HSBC: Preparing For FX Shock
• If yesterday’s decision was widely expected and coherent with currently low inflation, the SARB has
appeared very concerned by the global uncertainties, in HSBC’s view. Therefore, the central bank has said
that it was not committing to any interest rate path, meaning that the next rate move would not
unnecessarily be a cut.
• Interestingly, the central bank outlined its risk scenario, if an adverse external shock were to materialise (i.e.

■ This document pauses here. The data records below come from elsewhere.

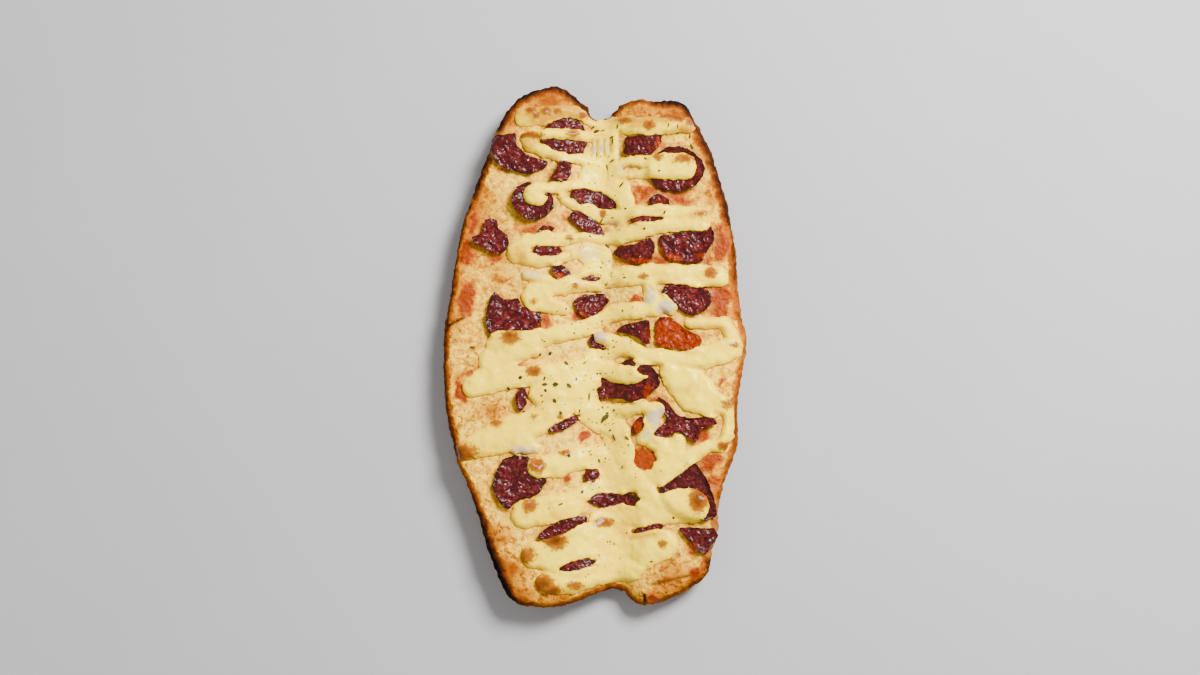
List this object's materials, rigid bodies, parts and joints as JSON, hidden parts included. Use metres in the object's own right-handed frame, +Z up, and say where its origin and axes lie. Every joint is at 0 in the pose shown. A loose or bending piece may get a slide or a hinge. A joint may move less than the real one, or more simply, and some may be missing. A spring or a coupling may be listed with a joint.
{
  "type": "pepperoni sandwich",
  "caption": "Open-faced baked sandwich: a long roll split and laid flat, topped with curled pepperoni and melted cheese.",
  "frame": {"origin": "centre of the bounding box at the underside, where the roll rests", "axes": "+Z up, out of the topped face; +Y along the roll, towards the end with the wider notch; +X across it"},
  "size_m": [0.1564, 0.2695, 0.026],
  "materials": {
    "toasted_bread": "matt toasted crumb and browned crust",
    "melted_cheese": "soft, slightly oily melted cheese with browned blisters",
    "baked_pepperoni": "oily cured sausage with blackened rims"
  },
  "bodies": {
    "root": {"bread": "toasted_bread", "melted_cheese": "melted_cheese", "pepperoni_hinge_drop": "baked_pepperoni", "pepperoni_hinge_slice": "baked_pepperoni", "pepperoni_hinge_smile": "baked_pepperoni", "pepperoni_left_crumpled": "baked_pepperoni", "pepperoni_left_folded": "baked_pepperoni", "pepperoni_left_scrap": "baked_pepperoni", "pepperoni_left_slit": "baked_pepperoni", "pepperoni_left_spiked": "baked_pepperoni", "pepperoni_left_thin": "baked_pepperoni", "pepperoni_left_tip": "baked_pepperoni", "pepperoni_lower_hinge_scrap": "baked_pepperoni", "pepperoni_lower_hinge_slice": "baked_pepperoni", "pepperoni_lower_left_round": "baked_pepperoni", "pepperoni_lower_left_strip": "baked_pepperoni", "pepperoni_lower_right_corner": "baked_pepperoni", "pepperoni_lower_right_cup": "baked_pepperoni", "pepperoni_lower_right_thin": "baked_pepperoni", "pepperoni_lowest_slit": "baked_pepperoni", "pepperoni_middle_cup": "baked_pepperoni", "pepperoni_middle_dark": "baked_pepperoni", "pepperoni_middle_sauced": "baked_pepperoni", "pepperoni_middle_scrap": "baked_pepperoni", "pepperoni_right_forked": "baked_pepperoni", "pepperoni_right_glossy": "baked_pepperoni", "pepperoni_right_large": "baked_pepperoni", "pepperoni_right_long": "baked_pepperoni", "pepperoni_right_slit": "baked_pepperoni", "pepperoni_upper_hinge_cup": "baked_pepperoni", "pepperoni_upper_hinge_fold": "baked_pepperoni", "pepperoni_upper_left_cup": "baked_pepperoni", "pepperoni_upper_left_dark": "baked_pepperoni", "pepperoni_upper_left_long": "baked_pepperoni", "pepperoni_upper_left_under": "baked_pepperoni", "pepperoni_upper_right_block": "baked_pepperoni", "pepperoni_upper_right_cup": "baked_pepperoni", "pepperoni_upper_right_sauced": "baked_pepperoni"}
  },
  "joints": []
}
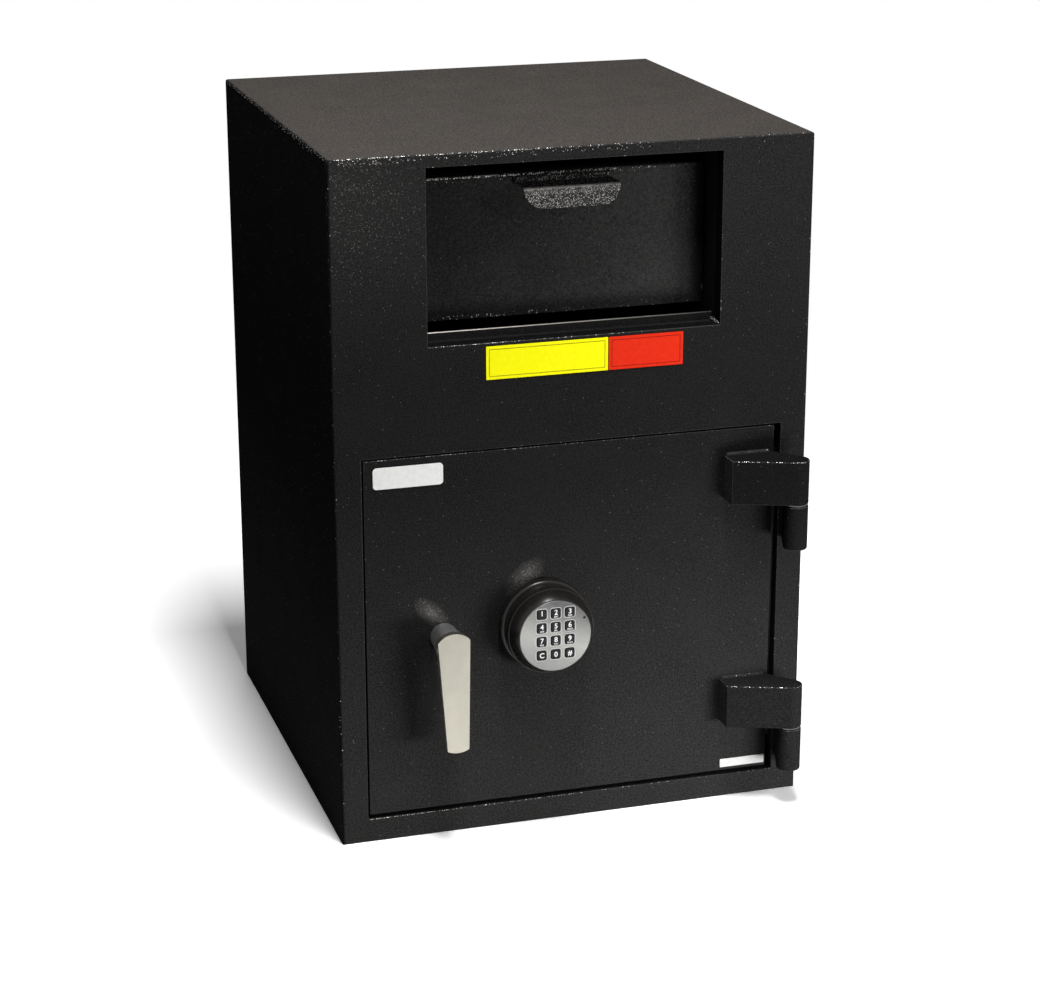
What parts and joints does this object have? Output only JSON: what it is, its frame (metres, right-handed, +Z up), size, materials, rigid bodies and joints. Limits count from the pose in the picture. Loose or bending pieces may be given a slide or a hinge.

higher US rates, trade wars, surge of risk aversion, etc.). In such a scenario, the SARB sees a substantial
shock in the FX space with USD/ZAR rising to a record high of 21, inflation reaching 5% and a policy rate
up by 50bp compared to the central scenario. In its central scenario, the policy rate is seen at ~7.30% in the
next three years, i.e. near the current level.
• Based on its different projections, scenarios, and its traditional willingness to contain FX market volatility,
HSBC believe that the SARB has shifted to a “wait & see” stance from a loosening bias. It is worth noting
that two members voted for “no change”, probably because of the risks around an external shock and the
assessment that the policy rate is already close to the neutral rate.
• Overall, they believe that the SARB is getting ready for a FX shock by keeping the policy rate high (in
nominal and real terms) and is prepared to tighten further, if needed. For them, USD/ZAR should be closer
to 17.0 based on fundamentals. However, given the scale of the global risks, some undervaluation is
required with a spot closer to 18.0. Based on their valuation model, USD/ZAR at 21 (like in the SARB’s
shock scenario) would imply an unseen undervaluation.